Erol Bulut’un oyuncuları, hiçte oynama niyetinde değillerdi…
Buna karşılık ise İlhan Palut’un oyuncuları katı direnç gösteren takımlar karşısında problem çözmekte acayip bir sıkıntı yaşıyorlar…
Hocanın bu konuda yeni planlar üretmesi ve bunu da sahaya yansıtması lazım…
Çünkü, ilerleyen haftalarda Konyaspor, Gaziantep takımından daha derli toplu ve daha katı savunma yapan takımlarla karşı karşıya gelecek…
Rakip orta sahayı geçemezken ve maçı 0-0’a kilitlemişken, sen forveti ikilemez, üçlemezsen sıkıntıyı da yaşayan sen olursun…
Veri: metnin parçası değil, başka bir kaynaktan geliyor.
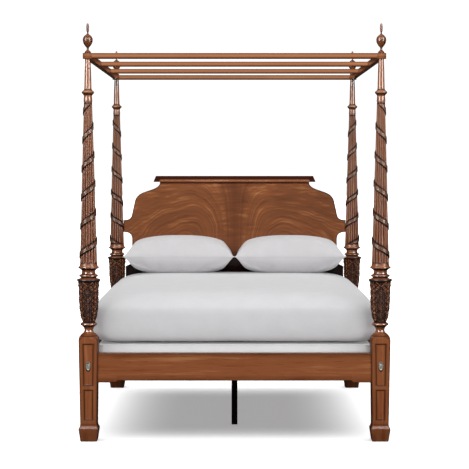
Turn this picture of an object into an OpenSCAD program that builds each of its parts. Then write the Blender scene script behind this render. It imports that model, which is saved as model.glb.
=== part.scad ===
// A four poster bed in miniature, at one twelfth of full size. All sizes are in millimetres.
// The origin is on the floor under the middle of the bed, up is +Z and the foot end faces -Y.

/* [Bed] */
// Distance between post centres, across the bed
post_span = 134; // [131:0.5:137]
// Distance between post centres, from foot to head
post_length = 177.6; // [175:0.2:181]

/* [Posts] */
// Half width of the square block at its top
block_half = 4.45; // [4.3:0.05:4.6]
// Half width of the square leg just above its spade foot
ankle_half = 3.81; // [3.7:0.01:3.9]
// Half width of the spade foot at its widest
foot_half = 4.53; // [4.3:0.01:4.8]
// Radius of the vase at its rim
vase_rim_r = 5.37; // [5.2:0.01:5.6]
// Radius of the tapered shaft at its foot
shaft_foot_r = 3.98; // [3.8:0.02:4.1]
// Radius of the tapered shaft at its top
shaft_top_r = 1.9; // [1.7:0.05:2.1]
// Height of the top of a post, where the tester rests
post_top = 175.4; // [172:0.2:178]

/* [Rails] */
// Height of the underside of the rails
rail_bottom = 27.8; // [27:0.1:28]
// Depth of the rails, top to bottom
rail_height = 12.8; // [12.4:0.1:13]
// Thickness of the rails
rail_thick = 3; // [2.6:0.1:3.2]
// How far the foot rail's ends reach below its middle
rail_drop = 0.9; // [0.5:0.1:1.4]

/* [Headboard] */
// Thickness of the headboard panel
panel_thick = 2; // [1.6:0.1:2.2]
// Height of the underside of the cap moulding
cap_bottom = 117.4; // [117:0.2:119]
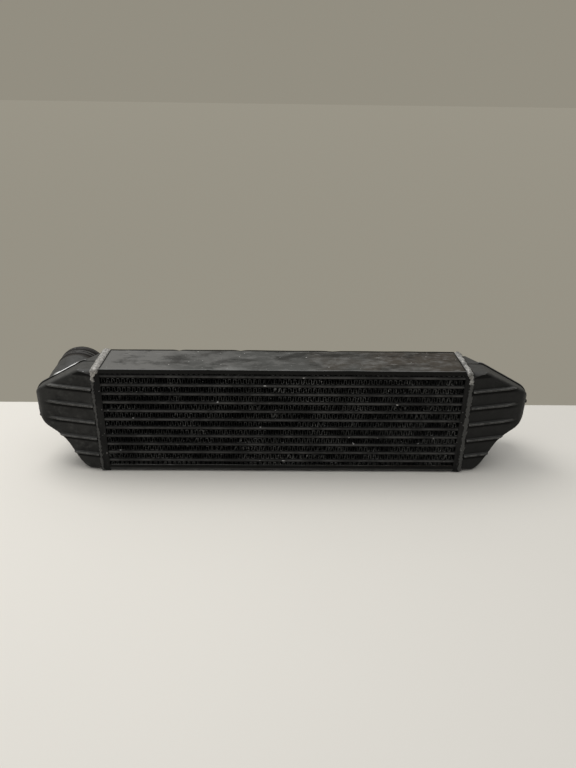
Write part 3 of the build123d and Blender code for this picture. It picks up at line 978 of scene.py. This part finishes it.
def cornerDrops(side, shape):
    half, top = layout["halfDepth"], layout["headerHeight"]
    rows = [("middle", 0.8, 0.6, 1.5, shape["half"] * 0.92, 2.6, 3.6, 1), *weldCorner]
    drops = []
    for front in (-1, 1):
        for start, out, inward, down, wide, deep, tall, rearShare in rows:
            at = (side * (shape[start] + out), front * (half - inward), top - down)
            drops.append(addDrop(at, (wide * (rearShare if front > 0 else 1), deep, tall)))
    return drops


def lineDrops(side, shape, dice):
    half, step = layout["halfDepth"], welds["lineStep"]
    drops = []
    z = welds["lineLow"]
    while z < layout["headerHeight"] - welds["lineTop"]:
        swell = shape["lineRadius"] * dice.uniform(0.65, 1.5)
        for front in (-1, 1):
            at = (side * (shape["lineX"] + dice.uniform(-0.45, 0.45)), front * (half - 0.6), z)
            drops.append(addDrop(at, (swell * 1.2, min(swell, 1.5), step * 0.95)))
        z += step * dice.uniform(0.8, 1.2)
    return drops


def footDrops(side, lineX):
    half = layout["halfDepth"]
    drops = [addDrop((side * (lineX + 0.4), y, 2.6), (2.7, 2.6, 2.1)) for y in (-half + 2.4, half - 2.4)]
    y = -half + welds["inset"]
    while y < half - 3:
        drops.append(addDrop((side * (lineX + 0.3), y, 1.9), (1.5, 1.6, 1.2)))
        y += welds["footStep"]
    return drops


def makeWeld(side, name, node, shape, finish, seed):
    dice = random.Random(seed)
    drops = topDrops(side, shape, dice) + cornerDrops(side, shape)
    drops += lineDrops(side, shape, dice) + footDrops(side, shape["lineX"])
    weld = drops[0]
    joinInto(weld, drops[1:])
    useModifier(weld, "REMESH", mode="VOXEL", voxel_size=welds["voxel"] * mm)
    useModifier(weld, "SMOOTH", factor=0.5, iterations=2)
    ripple(weld, cloudTexture(name + "Lumps", welds["lumpSize"]), shape["jitter"] * 0.6)
    smoothShade(weld, 60)
    hand(weld, name, [node], finish)


makeWeld(-1, "leftWeldBead", "left_weld_bead", welds["left"], leftWeld, 3)
makeWeld(1, "rightWeldBead", "right_weld_bead", welds["right"], rightWeld, 8)


# floor, light and camera; the floor and the backdrop behind it stand in for the room
room = {"floorSize": 40, "floor": (0.66, 0.628, 0.57), "farFloor": (0.31, 0.287, 0.235), "farY": 141.0,
        "backdrop": (0.29, 0.27, 0.22), "skyTop": 0.95, "skySide": 0.17, "skyTint": (0.96, 0.98, 1.0),
        "skyRise": (0.0, 0.95)}
lamps = {"key": {"spot": (-0.5, 0.2, 1.25), "power": 10.4, "size": 0.8},
         "fill": {"spot": (-1.0, -1.2, 1.0), "power": 1.8, "size": 1.6}}
lampsAim = (0, 0, 0.05)
# place in millimetres, angles in degrees, focal length in pixels of the longer side
camera = {"place": (-5.8, -699.0, 427.0), "yaw": -0.99, "pitch": 25.15, "roll": -0.82,
          "focal": 629.6, "longSide": 768, "sensor": 36}


def floorFinish():
    # pale where the cooler stands, darker from just behind it
    material, tree, shader, coords = newFinish("floorFinish", 0.2, 0.7)
    broad = speckle(coords, size=260, detail=3, rough=0.55)
    pale = blendColour(times(broad, 0.12), room["floor"], tuple(0.8 * c for c in room["floor"]))
    beyond = between(axisValue(coords, "Y"), room["farY"] * mm, (room["farY"] + 1) * mm)
    colour = blendColour(beyond, pale, room["farFloor"])
    # the eye sees the far part as the plain backdrop
    far = times(beyond, tree.nodes.new("ShaderNodeLightPath").outputs["Is Camera Ray"])
    tree.links.new(blendColour(far, colour, (0, 0, 0)), shader.inputs["Base Color"])
    shader.inputs["Emission Color"].default_value = (*room["backdrop"], 1)
    tree.links.new(far, shader.inputs["Emission Strength"])
    return material


def makeFloor():
    nothingSelected()
    bpy.ops.mesh.primitive_plane_add(size=room["floorSize"], location=(0, 0, 0))
    floor = bpy.context.object
    floor.name = "floor"
    floor.data.materials.append(floorFinish())


def makeSky():
    world = bpy.data.worlds.new("studio")
    world.use_nodes = True
    # a pale sky, brighter overhead than at the sides
    sky = world.node_tree
    height = axisValue(sky.nodes.new("ShaderNodeTexCoord").outputs["Generated"], "Z")
    side, top = (tuple(room[key] * c for c in room["skyTint"]) for key in ("skySide", "skyTop"))
    light = blendColour(between(height, *room["skyRise"]), side, top)
    # what the eye, gloss and glass see of it is one plain colour
    path = sky.nodes.new("ShaderNodeLightPath")
    seen = combine("MAXIMUM", path.outputs["Is Camera Ray"], path.outputs["Is Glossy Ray"])
    seen = combine("MAXIMUM", seen, path.outputs["Is Transmission Ray"])
    sky.links.new(blendColour(seen, light, room["backdrop"]), sky.nodes["Background"].inputs["Color"])
    bpy.context.scene.world = world


def makeLamps():
    for name, values in lamps.items():
        nothingSelected()
        bpy.ops.object.light_add(type="AREA", location=values["spot"])
        lamp = bpy.context.object
        lamp.name = name
        lamp.data.energy = values["power"]
        lamp.data.size = values["size"]
        lamp.rotation_euler = (Vector(lampsAim) - Vector(values["spot"])).to_track_quat("-Z", "Y").to_euler()


def makeCamera():
    yaw, pitch, roll = (math.radians(camera[key]) for key in ("yaw", "pitch", "roll"))
    forward = Vector((-math.sin(yaw) * math.cos(pitch), math.cos(yaw) * math.cos(pitch), -math.sin(pitch)))
    right = Vector((math.cos(yaw), math.sin(yaw), 0))
    down = forward.cross(right)
    turnedRight = right * math.cos(roll) + down * math.sin(roll)
    turnedDown = down * math.cos(roll) - right * math.sin(roll)
    nothingSelected()
    bpy.ops.object.camera_add()
    eye = bpy.context.object
    eye.name = "camera"
    eye.data.sensor_width = camera["sensor"]
    eye.data.lens = camera["focal"] * camera["sensor"] / camera["longSide"]
    axes = Matrix((turnedRight, -turnedDown, -forward)).transposed().to_4x4()
    eye.matrix_world = Matrix.Translation(Vector(camera["place"]) * mm) @ axes
    eye.data.clip_start = 0.01
    bpy.context.scene.camera = eye


makeFloor()
makeSky()
makeLamps()
makeCamera()
bpy.context.scene.view_settings.view_transform = "Standard"
print("room, light and camera ready")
Muhammet gibi sabır edilmesi gereken oyuncu, kenara alınma yerine, Diouf ile desteklense daha iyi olmaz mıydı?
Hele de rakiplerin Konyaspor’un oyun planını da çözdüğünü varsayarsak, sevgili İlhan Hocanın, başka başka planlara devreye sokması lazım…
Yoksa oyun içindeki klasik planlamalarla, gel-gitlerle, oyuna giren-çıkanlarla, Konyaspor’un oyunu keyif oyunu olmaktan çıkar, başka bir şeye benzer.
xxx
Bu maçın kırılma anı bana göre Guilherme’nin kaçırdığı penaltıdır…
Konyaspor 34’te golü bulsa ya da Guilherme, maçın farkı önleyen ismi Günay’ı geçebilse, takımı ilk 45’te içeriye önde girebilir, ikinci 45’te de oyunun havası ve şekli değişebilirdi.
xxx
Burada hakemden söz etmek gerekirse, Gaziantep takımı ne kadar katı bir savunma yaptıysa, hakem Çağdaş Altay’da aynı savunmayı yaptı Konyaspor’a…
Bunun lamı cimi yok, Konyaspor’un net penaltısını vermeyerek, Gaziantep takımının eski, TFF’nin yeni Başkanı Mehmet Büyükekşi’ye güzelleme yaptı…
Gaziantep takımının kazanmasında aslan payı hakemin diyebiliriz.